Dataset content:
-- -- --
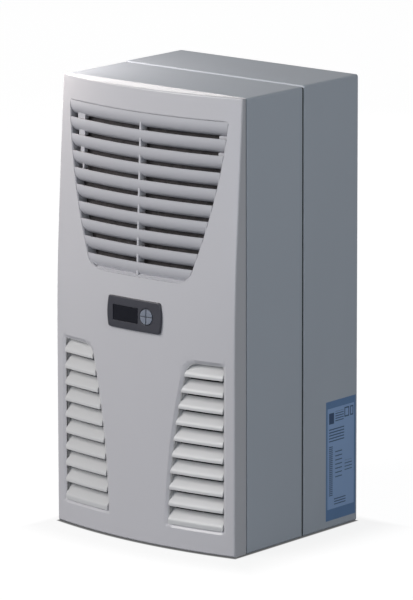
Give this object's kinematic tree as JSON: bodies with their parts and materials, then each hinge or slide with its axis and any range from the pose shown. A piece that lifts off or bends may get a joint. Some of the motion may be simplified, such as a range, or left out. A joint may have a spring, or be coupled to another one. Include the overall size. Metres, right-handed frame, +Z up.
{
  "type": "wall-mounted cabinet cooling unit",
  "caption": "Wall-mounted refrigeration unit that cools and dries cabinet air, with a louvred pull-off cover, key-pad controller, fans, coils, compressor and drain.",
  "frame": {"origin": "bottom centre of the whole unit's bounding box", "axes": "+Z up along the height, +Y to the wall face, -Y to the louvred cover, +X to the keys' side"},
  "size_m": [0.28, 0.25, 0.55],
  "materials": {
    "cover_plastic": "fine satin moulding",
    "grille_plastic": "fine satin moulding",
    "louvre_plastic": "fine satin moulding",
    "painted_sheet": "light grey powder coat, semi-gloss",
    "galvanised_sheet": "galvanised",
    "zinc_hardware": "zinc plated",
    "chrome_wire": "bright wire",
    "nut_brass": "yellow passivated",
    "gasket_rubber": "closed-cell foam rubber",
    "rubber_black": "moulded rubber",
    "label_blue": "printed film, left blank",
    "dark_plastic": "satin moulding",
    "window_black": "clear over black",
    "key_grey": "silicone, matte",
    "filter_foam": "open-cell foam mat",
    "black_paint": "gloss black enamel",
    "fan_plastic": "satin moulding",
    "fan_metal": "black coated",
    "fin_aluminium": "mill finish",
    "copper": "bare copper",
    "tray_plastic": "moulded",
    "nozzle_plastic": "moulded",
    "can_aluminium": "drawn can",
    "terminal_green": "moulded",
    "sensor_steel": "plain"
  },
  "bodies": {
    "housing": {"front_hood": "painted_sheet", "rear_housing": "painted_sheet", "seam_gasket": "gasket_rubber", "partition_wall": "galvanised_sheet", "insulation_foam": "gasket_rubber", "back_plate": "galvanised_sheet", "back_plate_screws": "zinc_hardware", "wall_gasket": "gasket_rubber", "fixing_nuts": "nut_brass", "rating_plate": "label_blue", "cover_sockets": "dark_plastic", "compressor_shell": "black_paint", "compressor_foot_plate": "black_paint", "compressor_grommets": "rubber_black", "compressor_studs": "zinc_hardware", "terminal_cover": "dark_plastic", "suction_accumulator": "black_paint", "accumulator_strap": "galvanised_sheet", "condenser_fins": "fin_aluminium", "condenser_tubes": "copper", "condenser_end_plates": "galvanised_sheet", "fan_shroud": "galvanised_sheet", "fan_bracket": "fan_metal", "finger_guard": "chrome_wire", "evaporator_fins": "fin_aluminium", "evaporator_tubes": "copper", "evaporator_end_plates": "galvanised_sheet", "evaporator_fan_frame": "dark_plastic", "inlet_guard": "chrome_wire", "condensate_tray": "tray_plastic", "drain_nozzle": "nozzle_plastic", "air_guide": "galvanised_sheet", "discharge_pipe": "copper", "liquid_pipe": "copper", "filter_drier": "copper", "capillary_tube": "copper", "suction_pipe": "copper", "line_grommets": "rubber_black", "control_box": "dark_plastic", "control_box_lid": "dark_plastic", "run_capacitor": "can_aluminium", "line_filter": "can_aluminium", "terminal_block": "terminal_green", "air_sensor": "sensor_steel"},
    "cover": {"front_cover": "cover_plastic", "intake_grille": "grille_plastic", "outlet_louvre_left": "louvre_plastic", "outlet_louvre_right": "louvre_plastic", "filter_mat": "filter_foam", "filter_retainer": "dark_plastic", "controller_bezel": "dark_plastic", "display_window": "window_black", "display_module": "dark_plastic", "module_clamps": "dark_plastic"},
    "upper_left_key": {"key_upper_left": "key_grey"},
    "upper_right_key": {"key_upper_right": "key_grey"},
    "lower_left_key": {"key_lower_left": "key_grey"},
    "lower_right_key": {"key_lower_right": "key_grey"},
    "condenser_fan": {"condenser_impeller": "fan_plastic"},
    "evaporator_fan": {"evaporator_impeller": "fan_plastic"}
  },
  "joints": [
    {"name": "cover_pull", "type": "slide", "parent": "housing", "child": "cover", "axis": [0, -1, 0], "range_m": [0, 0.09]},
    {"name": "upper_left_press", "type": "slide", "parent": "cover", "child": "upper_left_key", "axis": [0, 0.9996, -0.0273], "range_m": [0, 0.0008], "stiffness_N_per_m": 300},
    {"name": "upper_right_press", "type": "slide", "parent": "cover", "child": "upper_right_key", "axis": [0, 0.9996, -0.0273], "range_m": [0, 0.0008], "stiffness_N_per_m": 300},
    {"name": "lower_left_press", "type": "slide", "parent": "cover", "child": "lower_left_key", "axis": [0, 0.9996, -0.0273], "range_m": [0, 0.0008], "stiffness_N_per_m": 300},
    {"name": "lower_right_press", "type": "slide", "parent": "cover", "child": "lower_right_key", "axis": [0, 0.9996, -0.0273], "range_m": [0, 0.0008], "stiffness_N_per_m": 300},
    {"name": "condenser_fan_spin", "type": "hinge", "parent": "housing", "child": "condenser_fan", "pos_m": [0, -0.045, 0.425], "axis": [0, 1, 0], "continuous": true},
    {"name": "evaporator_fan_spin", "type": "hinge", "parent": "housing", "child": "evaporator_fan", "pos_m": [0, 0.1, 0.434], "axis": [0, 1, 0], "continuous": true}
  ]
}
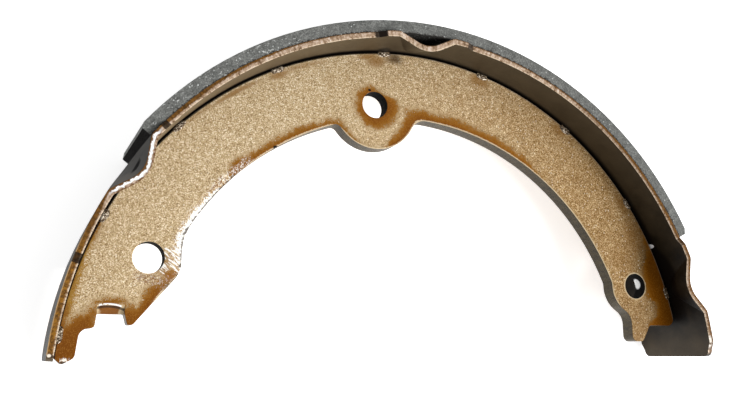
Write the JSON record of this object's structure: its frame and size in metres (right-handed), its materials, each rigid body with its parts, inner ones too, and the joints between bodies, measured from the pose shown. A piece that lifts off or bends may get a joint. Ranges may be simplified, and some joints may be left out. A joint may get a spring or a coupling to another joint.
{
  "type": "brake shoe",
  "caption": "Parking brake shoe: stamped T-section steel web and rolled table with a bonded friction lining, crimped contact nibs, spring holes and a strut slot.",
  "frame": {"origin": "centre of the bounding box in plan, on the surface the shoe lies on", "axes": "+Z along the drum axis, out of the upper face of the web; +Y from the drum axis to the middle of the table; +X from the pivot end to the adjuster end"},
  "size_m": [0.2024, 0.0996, 0.0324],
  "materials": {
    "web": "yellow-gold coated steel stamping with glossy brown coating pooled along its edges",
    "table": "dark brown glossy coated rolled steel strip with bare pinkish sheared edges",
    "lining": "dark grey resin-bonded friction material with pale specks"
  },
  "bodies": {
    "root": {"web": "web", "table": "table", "lining": "lining"}
  },
  "joints": []
}
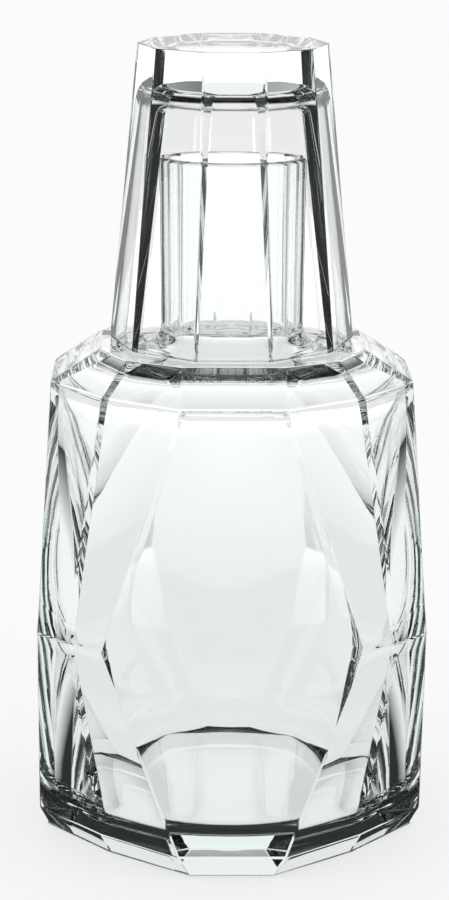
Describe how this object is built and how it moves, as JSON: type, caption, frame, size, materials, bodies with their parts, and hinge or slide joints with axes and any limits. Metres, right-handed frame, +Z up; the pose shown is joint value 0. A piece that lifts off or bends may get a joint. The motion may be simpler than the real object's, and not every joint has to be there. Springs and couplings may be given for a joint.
{
  "type": "bedside carafe with tumbler",
  "caption": "Faceted clear-glass bedside water carafe with a short straight neck, and a faceted tumbler turned over the neck that stands on the carafe's ledge as its cover.",
  "frame": {"origin": "middle of the carafe's base, on the plane that it stands on", "axes": "+Z up along the common axis of carafe and tumbler, a broad facet of the body faces the front, -Y"},
  "size_m": [0.1028, 0.1028, 0.211],
  "materials": {
    "carafe_glass": "clear crystal, pressed with fire-polished edges",
    "tumbler_glass": "clear crystal, pressed with fire-polished edges"
  },
  "bodies": {
    "carafe": {"carafe": "carafe_glass"},
    "tumbler": {"tumbler": "tumbler_glass"}
  },
  "joints": [
    {"name": "tumbler_lift", "type": "slide", "parent": "carafe", "child": "tumbler", "axis": [0, 0, 1], "range_m": [0, 0.08]}
  ]
}
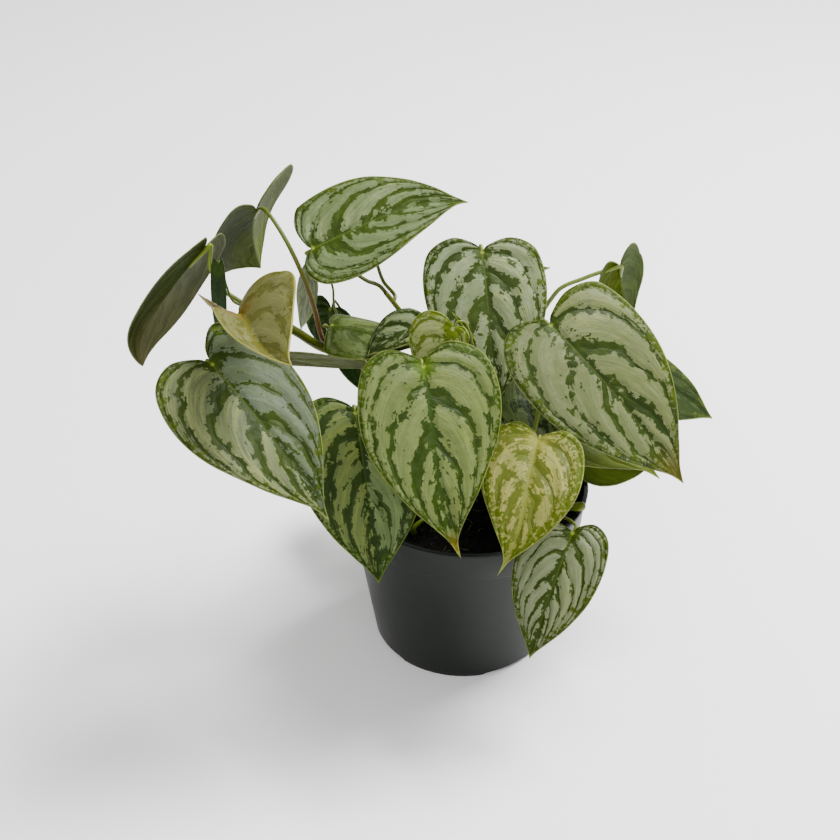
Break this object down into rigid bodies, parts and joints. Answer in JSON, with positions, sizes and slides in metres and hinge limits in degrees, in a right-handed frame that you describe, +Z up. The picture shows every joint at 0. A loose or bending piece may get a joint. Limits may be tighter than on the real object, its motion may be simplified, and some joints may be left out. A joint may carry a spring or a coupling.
{
  "type": "potted philodendron",
  "caption": "Potted philodendron houseplant: heart-shaped silver and green leaves on vines and stalks, rooted in soil in a round nursery pot",
  "frame": {"origin": "middle of the flat round pad under the pot, on the surface the pot stands on", "axes": "+Z up along the pot's axis, +X to the right of the plant's front, -Y the front"},
  "size_m": [0.2813, 0.2026, 0.2371],
  "materials": {
    "pot": "satin dark grey moulded plastic",
    "soil": "rough damp dark potting mix with small pale bits",
    "vine": "smooth olive green stem",
    "leaf_silver": "satin leaf, silver panels between dark green veins",
    "leaf_lime": "satin young leaf, yellow-green with pale panels",
    "leaf_yellow": "satin ageing leaf, yellow-bronze with a pale rim",
    "leaf_underside": "matte pale underside of a leaf",
    "leaf_dark": "satin dark green leaf",
    "husk": "dry papery leaf sheath"
  },
  "bodies": {
    "root": {"pot": "pot", "soil": "soil", "vine_left": "vine", "vine_middle": "vine", "leaf_front_left": "leaf_silver", "leaf_left": "leaf_silver", "leaf_top": "leaf_silver", "leaf_upright": "leaf_silver", "leaf_right": "leaf_silver", "leaf_low_right": "leaf_silver", "leaf_far_right": "leaf_silver", "leaf_under_right": "leaf_silver", "leaf_middle_left": "leaf_silver", "leaf_middle": "leaf_silver", "leaf_behind_top": "leaf_silver", "leaf_behind_upright": "leaf_silver", "leaf_back_left": "leaf_silver", "leaf_back_middle": "leaf_silver", "leaf_back_right": "leaf_silver", "leaf_front": "leaf_lime", "leaf_front_right": "leaf_lime", "leaf_young": "leaf_lime", "leaf_rolled": "leaf_lime", "shoot_soil": "leaf_lime", "shoot_right": "leaf_lime", "leaf_yellow": "leaf_yellow", "leaf_far_left": "leaf_underside", "leaf_top_left": "leaf_underside", "leaf_top_right": "leaf_underside", "leaf_edge_left": "leaf_underside", "leaf_pale_left": "leaf_underside", "leaf_shaded_left": "leaf_dark", "leaf_low_left": "leaf_dark", "leaf_hanging_left": "leaf_dark", "leaf_rim_right": "leaf_dark", "husk": "husk"}
  },
  "joints": []
}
-- -- --
What is being asked: From the data above, show each line that contains "parts".

Result for this exercise:
Give this object's kinematic tree as JSON: bodies with their parts and materials, then each hinge or slide with its axis and any range from the pose shown. A piece that lifts off or bends may get a joint. Some of the motion may be simplified, such as a range, or left out. A joint may have a spring, or be coupled to another one. Include the overall size. Metres, right-handed frame, +Z up.
Write the JSON record of this object's structure: its frame and size in metres (right-handed), its materials, each rigid body with its parts, inner ones too, and the joints between bodies, measured from the pose shown. A piece that lifts off or bends may get a joint. Ranges may be simplified, and some joints may be left out. A joint may get a spring or a coupling to another joint.
Describe how this object is built and how it moves, as JSON: type, caption, frame, size, materials, bodies with their parts, and hinge or slide joints with axes and any limits. Metres, right-handed frame, +Z up; the pose shown is joint value 0. A piece that lifts off or bends may get a joint. The motion may be simpler than the real object's, and not every joint has to be there. Springs and couplings may be given for a joint.
Break this object down into rigid bodies, parts and joints. Answer in JSON, with positions, sizes and slides in metres and hinge limits in degrees, in a right-handed frame that you describe, +Z up. The picture shows every joint at 0. A loose or bending piece may get a joint. Limits may be tighter than on the real object, its motion may be simplified, and some joints may be left out. A joint may carry a spring or a coupling.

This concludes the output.